- _WHAT NEEDS TO BE DONE_: Print every line of the listing exactly, please.

- _RAW RECORDS_:
*****
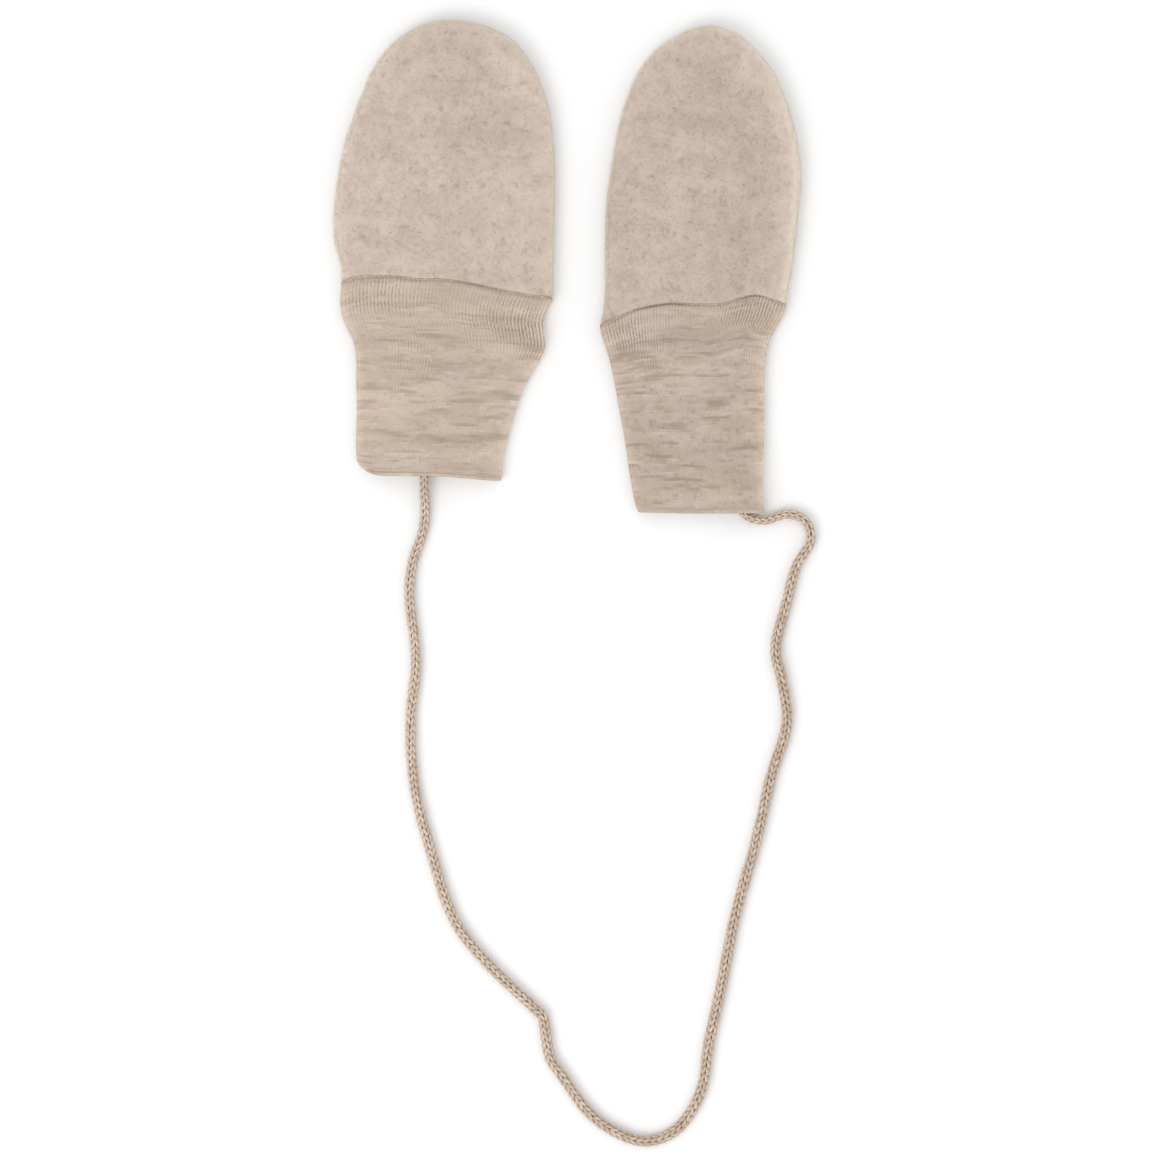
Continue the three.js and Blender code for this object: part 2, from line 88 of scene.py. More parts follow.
# How thick and how pale the cord is on its way: share of the way, thickness, paleness
CORD_CHANGES = [
    (0, 0.87, 0.15),
    (0.06, 0.90, 0.35),
    (0.15, 0.94, 0.35),
    (0.30, 0.97, 0.25),
    (0.45, 0.98, 0),
    (0.86, 0.97, -0.15),
    (0.94, 0.84, 0.35),
    (1, 0.80, 0.45),
]

# How the tube is twisted round itself: most turn, reach, start
CORD_TWISTS = [(1.1, 0.031, 0.4), (0.9, 0.083, 1.7)]
CORD_TWIST_LENGTH = 0.16

# Places on the cord's middle line: x, y, z
CORD_ROUTE = [
    (-0.0471, -0.0625, 0.0043),
    (-0.0471, -0.0685, 0.0043),
    (-0.0471, -0.0743, 0.0035),
    (-0.0468, -0.0810, 0.0023),
    (-0.0478, -0.0880, 0.0021),
    (-0.0508, -0.0968, 0.0021),
    (-0.0521, -0.1067, 0.0021),
    (-0.0499, -0.1304, 0.0021),
    (-0.0516, -0.1480, 0.0021),
    (-0.0513, -0.1630, 0.0021),
    (-0.0495, -0.1760, 0.0021),
    (-0.0460, -0.1892, 0.0021),
    (-0.0372, -0.2156, 0.0021),
    (-0.0273, -0.2288, 0.0021),
    (-0.0115, -0.2440, 0.0021),
    (-0.0082, -0.2473, 0.0021),
    (-0.0071, -0.2536, 0.0021),
    (-0.0055, -0.2614, 0.0021),
    (-0.0018, -0.2668, 0.0021),
    (0.0068, -0.2787, 0.0021),
    (0.0149, -0.2849, 0.0021),
    (0.0256, -0.2885, 0.0021),
    (0.0356, -0.2849, 0.0021),
    (0.0436, -0.2730, 0.0021),
    (0.0468, -0.2552, 0.0021),
    (0.0500, -0.2410, 0.0021),
    (0.0554, -0.2140, 0.0021),
    (0.0623, -0.1892, 0.0021),
    (0.0675, -0.1671, 0.0021),
    (0.0724, -0.1504, 0.0021),
    (0.0707, -0.1360, 0.0021),
    (0.0687, -0.1265, 0.0021),
    (0.0724, -0.1106, 0.0021),
    (0.0755, -0.0989, 0.0021),
    (0.0803, -0.0902, 0.0021),
    (0.0787, -0.0842, 0.0021),
    (0.0732, -0.0816, 0.0022),
    (0.0644, -0.0837, 0.0030),
    (0.0582, -0.0816, 0.0041),
    (0.0557, -0.0735, 0.0043),
]


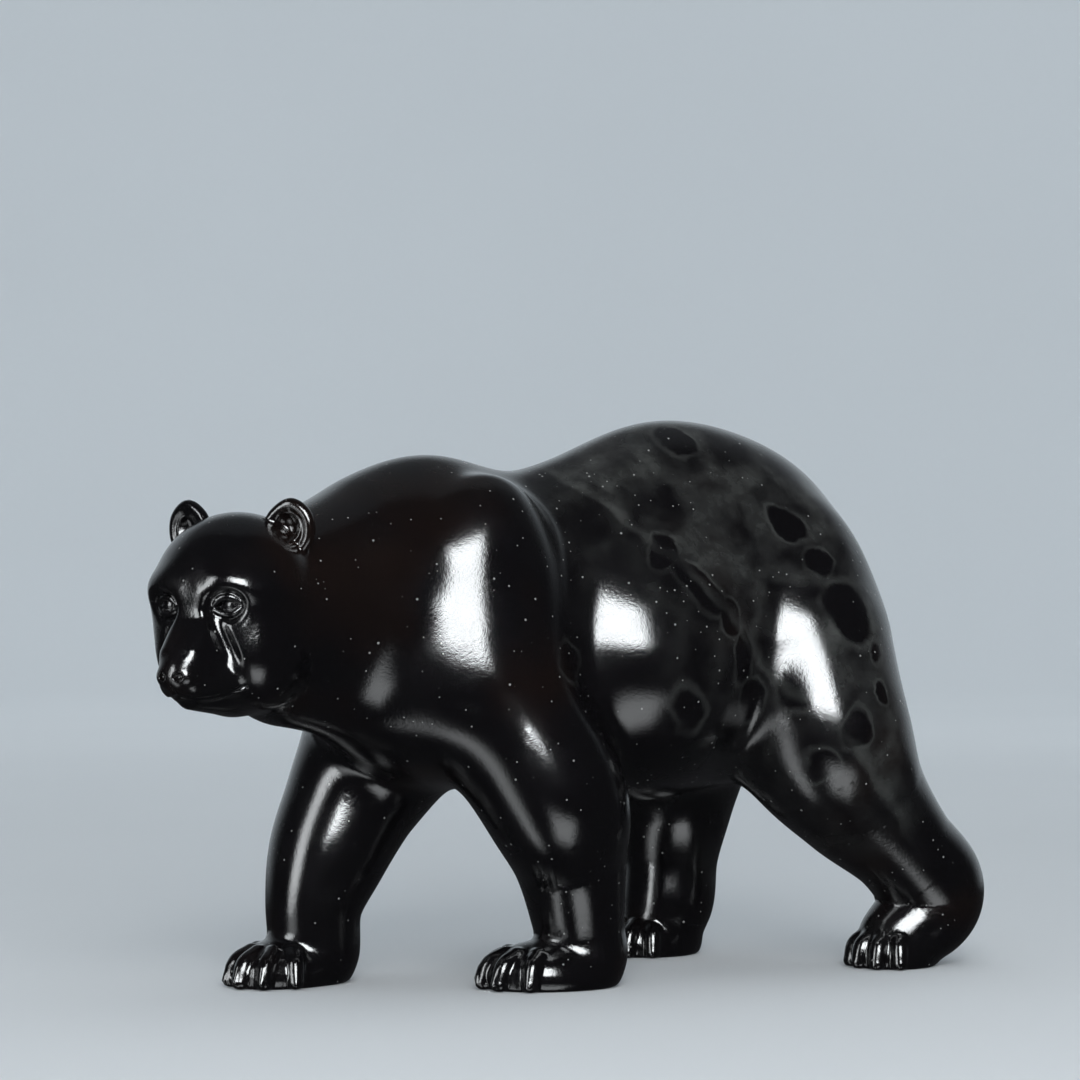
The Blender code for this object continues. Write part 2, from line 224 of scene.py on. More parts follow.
NEAR_HIND = (
    Ball((43.7, -13.7, 57.4), (16.3, 12.5, 26.4)),
    Tube(
        ((43.2, -14.6, 57.0), 16.4),
        ((45.0, -19.3, 42.5), 15.9),
        ((52.4, -19.1, 31.9), 12.7),
        ((61.2, -20.7, 22.4), 9.8),
        ((68.6, -20.0, 14.8), 9.9),
        ((67.6, -20.0, 9.5), 8.8),
        ((61.0, -19.6, 5.5), 6.4),
    ),
)
FAR_HIND = (
    Ball((37.0, 13.5, 57.0), (16.5, 12.4, 26.0)),
    Tube(
        ((35.9, 15.0, 57.0), 16.9),
        ((36.9, 18.0, 43.0), 16.2),
        ((39.0, 19.5, 29.0), 11.4),
        ((38.7, 20.0, 18.8), 9.1),
        ((37.9, 20.0, 10.0), 8.8),
        ((36.0, 20.0, 6.0), 7.0),
    ),
)
LIMBS = (NEAR_FORE, FAR_FORE, NEAR_HIND, FAR_HIND)

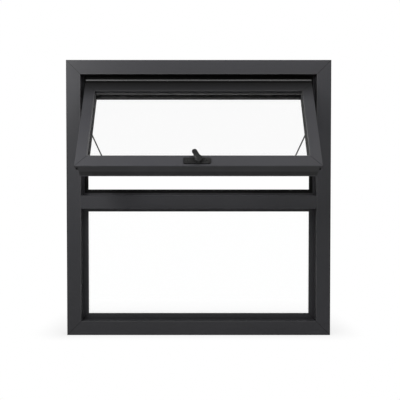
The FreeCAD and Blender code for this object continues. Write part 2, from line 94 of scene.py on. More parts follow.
camera_data = bpy.data.cameras.new("camera")
camera_data.sensor_width = SENSOR
camera_data.lens = FOCAL_PIXELS / PICTURE * SENSOR
camera = bpy.data.objects.new("camera", camera_data)
camera.location = (EYE_ASIDE, face_y - EYE_AWAY, EYE_HEIGHT)
camera.rotation_euler = (math.pi / 2 - LOOK_DOWN, 0, 0)
bpy.context.scene.collection.objects.link(camera)
bpy.context.scene.camera = camera
print("lens", round(camera_data.lens, 1), "mm")

# %% [markdown]
# Finishes are written as sums. A pattern could be wired node by node, but it would be hard to
# read. So a small class wraps one socket, and its plus, minus, times and power add the Math
# nodes that do the sum. A pattern then reads as the formula that it is.
# %% Sockets that count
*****
- _RESULT OF THE EXERCISE_:
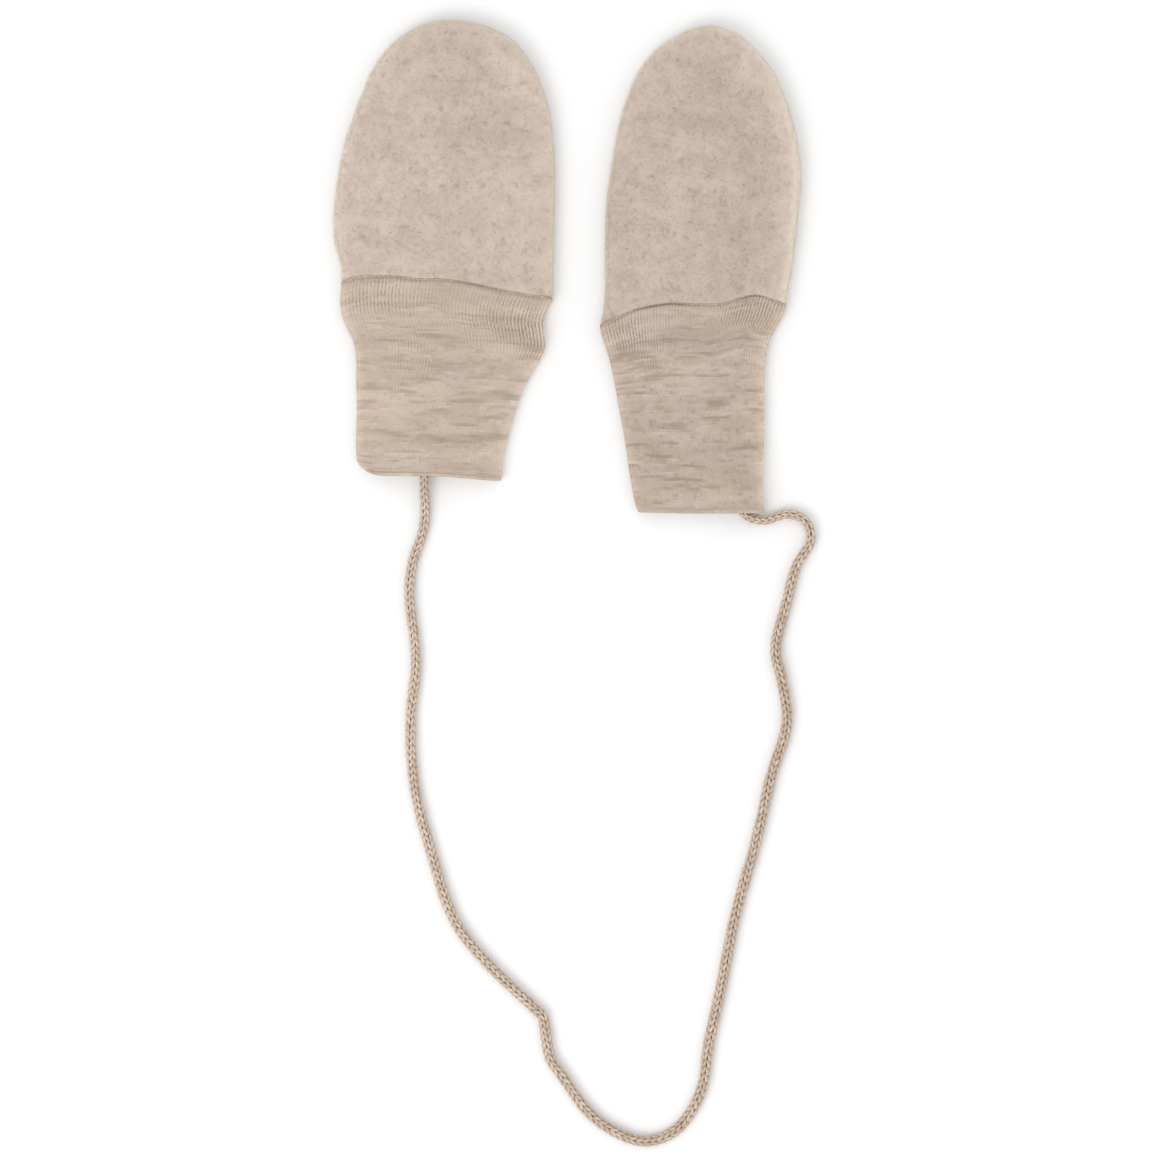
Continue the three.js and Blender code for this object: part 2, from line 88 of scene.py. More parts follow.
# How thick and how pale the cord is on its way: share of the way, thickness, paleness
CORD_CHANGES = [
    (0, 0.87, 0.15),
    (0.06, 0.90, 0.35),
    (0.15, 0.94, 0.35),
    (0.30, 0.97, 0.25),
    (0.45, 0.98, 0),
    (0.86, 0.97, -0.15),
    (0.94, 0.84, 0.35),
    (1, 0.80, 0.45),
]

# How the tube is twisted round itself: most turn, reach, start
CORD_TWISTS = [(1.1, 0.031, 0.4), (0.9, 0.083, 1.7)]
CORD_TWIST_LENGTH = 0.16

# Places on the cord's middle line: x, y, z
CORD_ROUTE = [
    (-0.0471, -0.0625, 0.0043),
    (-0.0471, -0.0685, 0.0043),
    (-0.0471, -0.0743, 0.0035),
    (-0.0468, -0.0810, 0.0023),
    (-0.0478, -0.0880, 0.0021),
    (-0.0508, -0.0968, 0.0021),
    (-0.0521, -0.1067, 0.0021),
    (-0.0499, -0.1304, 0.0021),
    (-0.0516, -0.1480, 0.0021),
    (-0.0513, -0.1630, 0.0021),
    (-0.0495, -0.1760, 0.0021),
    (-0.0460, -0.1892, 0.0021),
    (-0.0372, -0.2156, 0.0021),
    (-0.0273, -0.2288, 0.0021),
    (-0.0115, -0.2440, 0.0021),
    (-0.0082, -0.2473, 0.0021),
    (-0.0071, -0.2536, 0.0021),
    (-0.0055, -0.2614, 0.0021),
    (-0.0018, -0.2668, 0.0021),
    (0.0068, -0.2787, 0.0021),
    (0.0149, -0.2849, 0.0021),
    (0.0256, -0.2885, 0.0021),
    (0.0356, -0.2849, 0.0021),
    (0.0436, -0.2730, 0.0021),
    (0.0468, -0.2552, 0.0021),
    (0.0500, -0.2410, 0.0021),
    (0.0554, -0.2140, 0.0021),
    (0.0623, -0.1892, 0.0021),
    (0.0675, -0.1671, 0.0021),
    (0.0724, -0.1504, 0.0021),
    (0.0707, -0.1360, 0.0021),
    (0.0687, -0.1265, 0.0021),
    (0.0724, -0.1106, 0.0021),
    (0.0755, -0.0989, 0.0021),
    (0.0803, -0.0902, 0.0021),
    (0.0787, -0.0842, 0.0021),
    (0.0732, -0.0816, 0.0022),
    (0.0644, -0.0837, 0.0030),
    (0.0582, -0.0816, 0.0041),
    (0.0557, -0.0735, 0.0043),
]


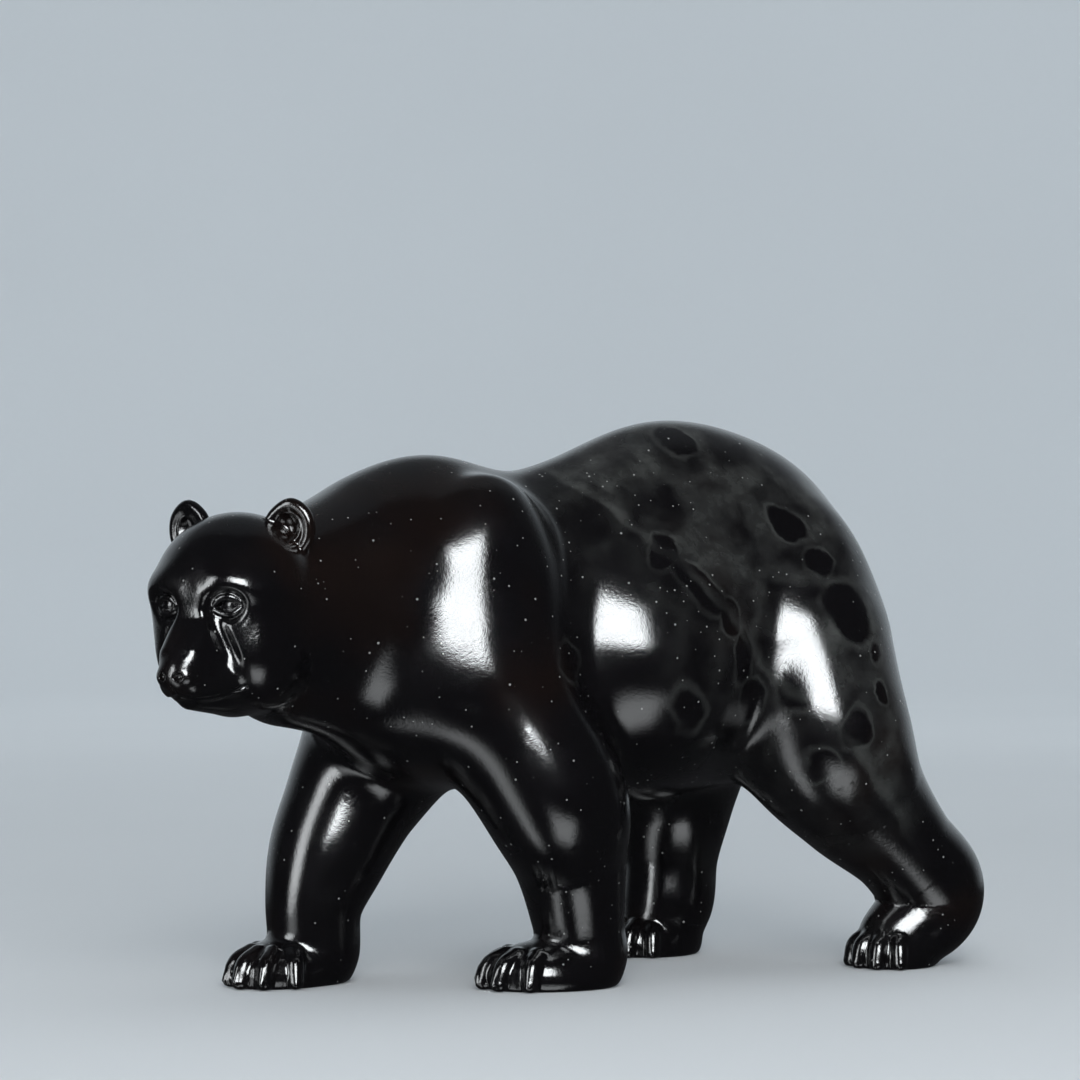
The Blender code for this object continues. Write part 2, from line 224 of scene.py on. More parts follow.
NEAR_HIND = (
    Ball((43.7, -13.7, 57.4), (16.3, 12.5, 26.4)),
    Tube(
        ((43.2, -14.6, 57.0), 16.4),
        ((45.0, -19.3, 42.5), 15.9),
        ((52.4, -19.1, 31.9), 12.7),
        ((61.2, -20.7, 22.4), 9.8),
        ((68.6, -20.0, 14.8), 9.9),
        ((67.6, -20.0, 9.5), 8.8),
        ((61.0, -19.6, 5.5), 6.4),
    ),
)
FAR_HIND = (
    Ball((37.0, 13.5, 57.0), (16.5, 12.4, 26.0)),
    Tube(
        ((35.9, 15.0, 57.0), 16.9),
        ((36.9, 18.0, 43.0), 16.2),
        ((39.0, 19.5, 29.0), 11.4),
        ((38.7, 20.0, 18.8), 9.1),
        ((37.9, 20.0, 10.0), 8.8),
        ((36.0, 20.0, 6.0), 7.0),
    ),
)
LIMBS = (NEAR_FORE, FAR_FORE, NEAR_HIND, FAR_HIND)

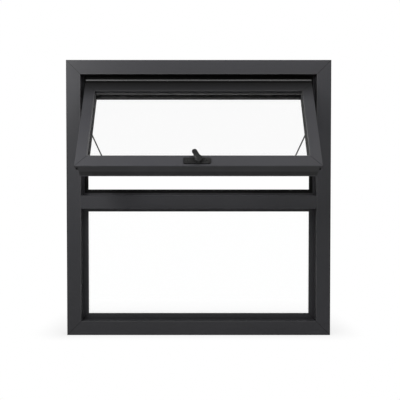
The FreeCAD and Blender code for this object continues. Write part 2, from line 94 of scene.py on. More parts follow.
camera_data = bpy.data.cameras.new("camera")
camera_data.sensor_width = SENSOR
camera_data.lens = FOCAL_PIXELS / PICTURE * SENSOR
camera = bpy.data.objects.new("camera", camera_data)
camera.location = (EYE_ASIDE, face_y - EYE_AWAY, EYE_HEIGHT)
camera.rotation_euler = (math.pi / 2 - LOOK_DOWN, 0, 0)
bpy.context.scene.collection.objects.link(camera)
bpy.context.scene.camera = camera
print("lens", round(camera_data.lens, 1), "mm")

# %% [markdown]
# Finishes are written as sums. A pattern could be wired node by node, but it would be hard to
# read. So a small class wraps one socket, and its plus, minus, times and power add the Math
# nodes that do the sum. A pattern then reads as the formula that it is.
# %% Sockets that count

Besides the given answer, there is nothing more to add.